The Economics Behind the Industry: Why Prices Are What They Are

Published:

A high-end companion in central London charges £400 per hour while someone in Newcastle might ask for £150. That’s not just random pricing – it’s a complex web of overhead costs, risk calculations, and market forces that most clients never think about. The economics behind companion services work differently than almost any other industry, and understanding them explains why you can’t just shop for the cheapest option without consequences.

The Real Cost Structure Most People Never Consider

Here’s what shocked me when I first learned about the business side: the hourly rate isn’t profit. Not even close. A £300-per-hour companion might take home £180 after expenses, and that’s before taxes. The rest goes to advertising, security measures, accommodation costs, and what economists call “risk premiums.”

Advertising alone can cost £200-500 per month for decent visibility on major platforms. Professional photography runs another £300-600 annually. Then there’s the accommodation – either maintaining a separate flat specifically for work (£800-1500 monthly in most cities) or booking hotel rooms at £80-200 per appointment. These aren’t luxury expenses; they’re operational necessities.

Location Economics That Drive Everything

Geography dominates pricing more than any other factor. London companions can charge premium rates because wealthy clients concentrate there, but their expenses also skyrocket. A Manchester provider might charge 40% less but also pays 60% less for accommodation and advertising reach.

It’s not just about city size either. Areas with strong transport links, business districts, and tourist concentrations command higher rates because clients will pay for convenience.
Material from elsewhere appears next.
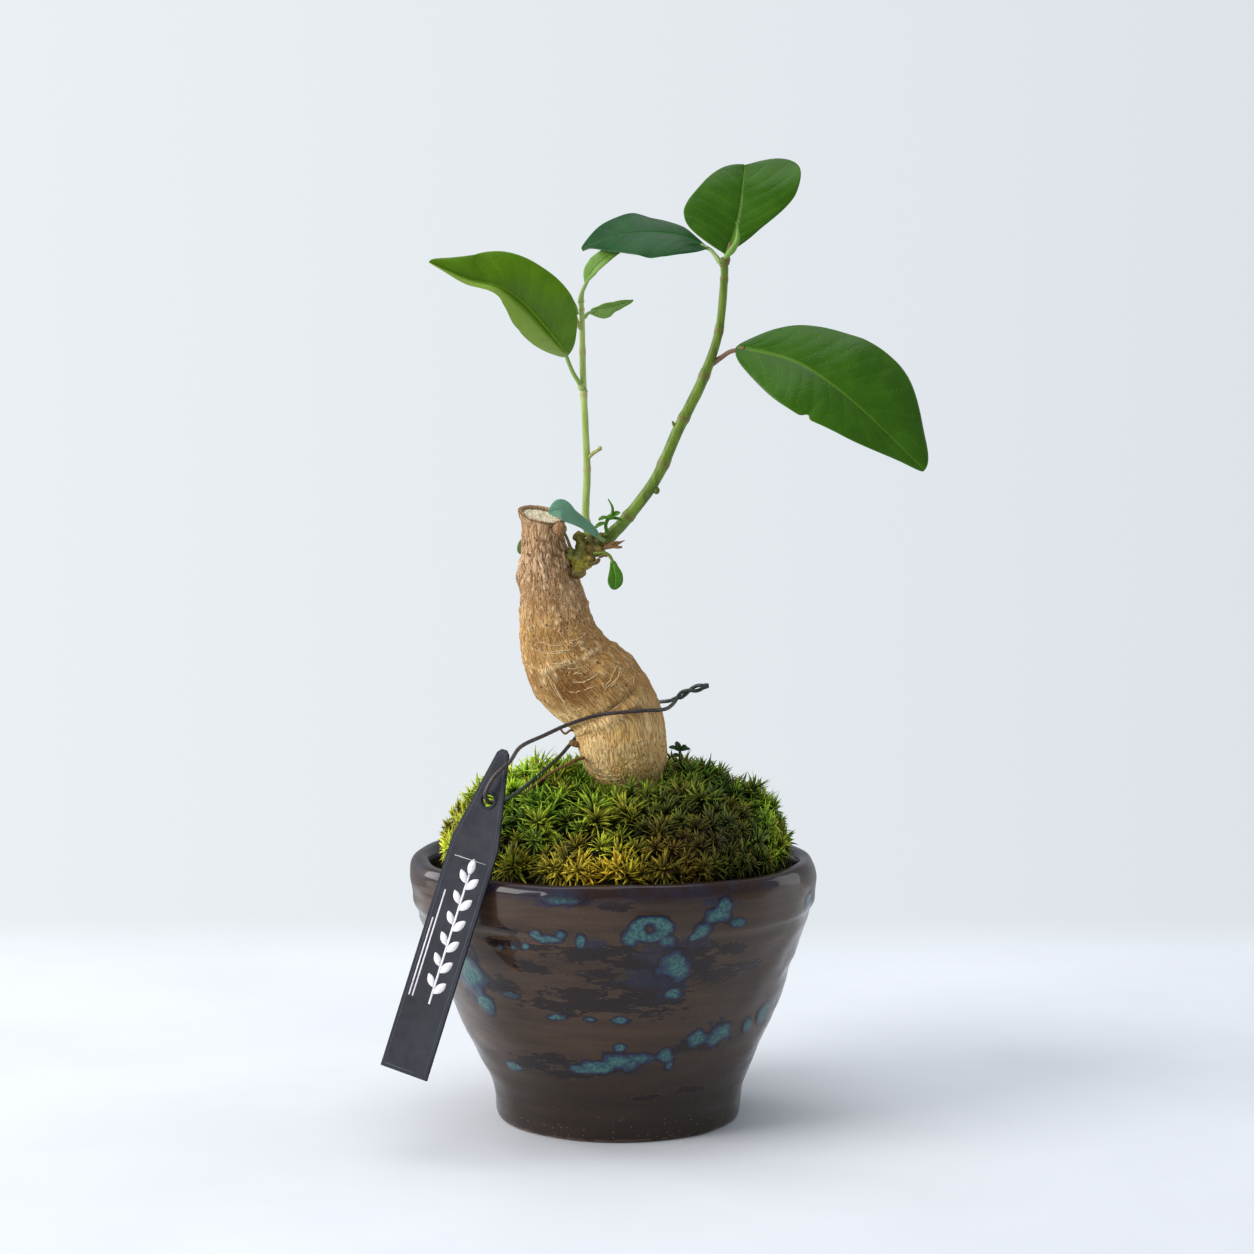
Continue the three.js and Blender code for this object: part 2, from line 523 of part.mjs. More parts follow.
// ---------------------------------------------------------------- assembly
addPart('pot', COLOURS.glaze, potSolid());
addPart('drain_net', COLOURS.net, netSolid());
addPart('soil', COLOURS.soil, soilSolid());
MOSS_PADS.forEach((name, number) => addPart(name, COLOURS.moss, mossPad(number)));
addPart('trunk', COLOURS.bark, trunkSolid());

const trunkRoom = trunkSolid(GAP);
const unionRoom = unionSolid(GAP);
const stemRoom = stemRightSolid(GAP).add(stemLeftSolid(GAP));
addPart('graft_union', COLOURS.callus, unionSolid().subtract(trunkRoom));
addPart('stem_right', COLOURS.stem, stemRightSolid().subtract(unionRoom));
addPart('stem_left', COLOURS.stem, stemLeftSolid().subtract(unionRoom));
const hostRoom = joined([trunkRoom, unionRoom, stemRoom]);
Object.entries(LEAVES).forEach(([name, leaf]) => {
  addPart(name, COLOURS[leaf.colour], leafSolid(leaf).subtract(hostRoom));
});
addPart('spear_bud', COLOURS.pale_leaf, sweep(SPEAR_BUD, SPEAR_BUD_R, { sides: 6, steps: 6 }));
addPart('stipule', COLOURS.pale_leaf, sweep(STIPULE, STIPULE_R, { sides: 6, steps: 3 }).subtract(hostRoom));
addPart('young_shoot', COLOURS.pale_leaf, youngShootSolid().subtract(hostRoom));
addPart('dry_scale', COLOURS.dry, dryScaleSolid().subtract(hostRoom));
addPart('weed_sprout', COLOURS.leaf, weedSproutSolid());
addPart('straw', COLOURS.dry, sweep(STRAW, STRAW_R, { sides: 6, steps: 8 }));
addPart('tag', COLOURS.label, tagSolid());
addPart('tag_wire', COLOURS.wire, wireSolid());

// The origin is the middle of the base of the whole plant's box.
const box = new THREE.Box3().setFromObject(group, true);
group.position.set(-(box.min.x + box.max.x) / 2, -(box.min.y + box.max.y) / 2, -box.min.z);

export default group;
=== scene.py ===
"""Looks of a small grafted ficus bonsai in a glazed ceramic pot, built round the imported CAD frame.

Shapes are worked out in millimetres from the pot's axis, with the pot's foot at height 0.
"""
import math

import bpy
import numpy as np
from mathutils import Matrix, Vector


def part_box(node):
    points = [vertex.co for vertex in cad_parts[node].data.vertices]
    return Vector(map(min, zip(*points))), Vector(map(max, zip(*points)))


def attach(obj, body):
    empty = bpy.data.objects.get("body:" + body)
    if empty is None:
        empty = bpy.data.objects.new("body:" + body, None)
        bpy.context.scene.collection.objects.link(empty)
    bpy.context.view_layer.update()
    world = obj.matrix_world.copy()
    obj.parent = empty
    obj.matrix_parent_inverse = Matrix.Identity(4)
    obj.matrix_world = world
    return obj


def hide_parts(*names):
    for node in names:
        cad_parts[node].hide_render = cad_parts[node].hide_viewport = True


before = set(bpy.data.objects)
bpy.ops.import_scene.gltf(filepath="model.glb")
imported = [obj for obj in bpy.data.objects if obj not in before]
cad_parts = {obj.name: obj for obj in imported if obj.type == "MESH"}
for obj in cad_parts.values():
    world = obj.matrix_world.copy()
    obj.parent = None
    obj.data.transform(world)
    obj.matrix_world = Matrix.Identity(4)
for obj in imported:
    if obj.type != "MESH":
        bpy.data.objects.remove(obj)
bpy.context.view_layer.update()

MM = 0.001
POT_LOW, POT_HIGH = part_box("pot")
AXIS = np.array([(POT_LOW.x + POT_HIGH.x) / 2, (POT_LOW.y + POT_HIGH.y) / 2, POT_LOW.z])
RIM_Z = (POT_HIGH.z - POT_LOW.z) / MM
GOLDEN_ANGLE = math.pi * (3 - math.sqrt(5))
FALLBACK_WEIGHT = 0.25       # of the colour that shows away from all tint spots


# ---------------------------------------------------------------- numbers and curves
def to_frame(points):
    """Millimetres from the pot's axis to metres in the shared frame."""
    return np.asarray(points, float) * MM + AXIS


def unit(vectors):
    vectors = np.asarray(vectors, float)
    return vectors / np.maximum(np.linalg.norm(vectors, axis=-1, keepdims=True), 1e-12)


def smooth_step(value, low, high):
    t = np.clip((value - low) / (high - low), 0, 1)
    return t * t * (3 - 2 * t)


def curve_point(points, t):
    """Smooth curve through evenly timed points (numbers or rows), at each t from 0 to 1."""
    p = np.asarray(points, float)
    if p.ndim == 1:
        return curve_point(p[:, None], t)[:, 0]
    padded = np.concatenate([[2 * p[0] - p[1]], p, [2 * p[-1] - p[-2]]])
    place = np.clip(t, 0, 1) * (len(p) - 1)
    i = np.minimum(place.astype(int), len(p) - 2)
    f = (place - i)[:, None]
    a, b, c, d = padded[i], padded[i + 1], padded[i + 2], padded[i + 3]
    return b + 0.5 * f * (c - a + f * (2 * a - 5 * b + 4 * c - d + f * (3 * (b - c) + d - a)))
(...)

A companion operating near Heathrow can charge travel premiums that someone in a residential area can’t justify. The market bears what the local economy supports.

Modern platforms have changed this dynamic significantly. Digital marketplaces that aggregate verified providers create more efficient price discovery, though they also introduce platform fees that get passed to clients. Kommons represents this shift toward tech-enabled matching that can reduce some overhead costs while maintaining quality standards.

Risk Pricing That Most Industries Don’t Deal With

Every appointment carries risks that traditional businesses don’t face – personal safety concerns, legal grey areas, and reputation management challenges. These risks get priced into rates through what economists call risk premiums. A companion who’s had bad experiences will charge more to compensate for that uncertainty, and rightfully so.

Security measures add real costs too. Background check services, security consultations, and safety protocols aren’t free. Some providers invest in personal security systems, regular health screenings, and legal consultations. These expenses get built into hourly rates because they’re essential business costs, not optional extras.

Supply and Demand Realities

The companion market follows basic economics but with unique constraints. Unlike restaurants that can serve more customers by staying open longer, individual providers have strict time limits. This creates artificial scarcity that supports higher prices for quality providers who manage their calendars strategically.

Demand fluctuates dramatically too. Business travel seasons, holidays, and economic conditions create boom-bust cycles. Smart providers price higher during peak periods and offer incentives during slow times. February and August typically see lower demand, while December and summer months spike significantly.

The verification trend has created a two-tiered market. Verified providers with established reputations can charge premiums because clients pay extra for reduced uncertainty. Unverified or new providers often undercut established rates to build clientele, creating downward pressure on industry pricing.

Why Cheap Usually Means Problems

Clients who focus purely on price often miss the economic reality: providers charging significantly below market rates usually cut corners somewhere. Maybe they skip security measures, work from unsafe locations, or don’t invest in proper health protocols. These aren’t moral judgments – they’re business realities driven by cost structures.

The providers offering sustainable, professional services have calculated their true costs and priced accordingly. When someone charges 50% below market rate, they’re either subsidizing your appointment with higher-paying clients, cutting essential expenses, or operating unsustainably. None of these scenarios benefit anyone long-term.

Technology’s Impact on Industry Economics

Digital platforms have revolutionized cost structures in ways most clients don’t realize. Traditional advertising in print publications cost hundreds per month with uncertain reach. Online platforms offer better targeting and analytics, but platform fees and digital marketing complexity create new expenses.

The shift toward app-based booking has reduced some transaction costs while introducing others. Clients get more transparency and easier booking, but providers pay platform commissions and face increased price comparison pressure. It’s classic marketplace economics – efficiency improvements that benefit everyone, but with new cost distributions.

Understanding these economics helps explain why quality costs what it does and why trying to negotiate prices often backfires. Professional providers have calculated their rates based on real business costs, not arbitrary numbers. The market has evolved toward transparency and fair pricing, but only when clients appreciate the true economics involved.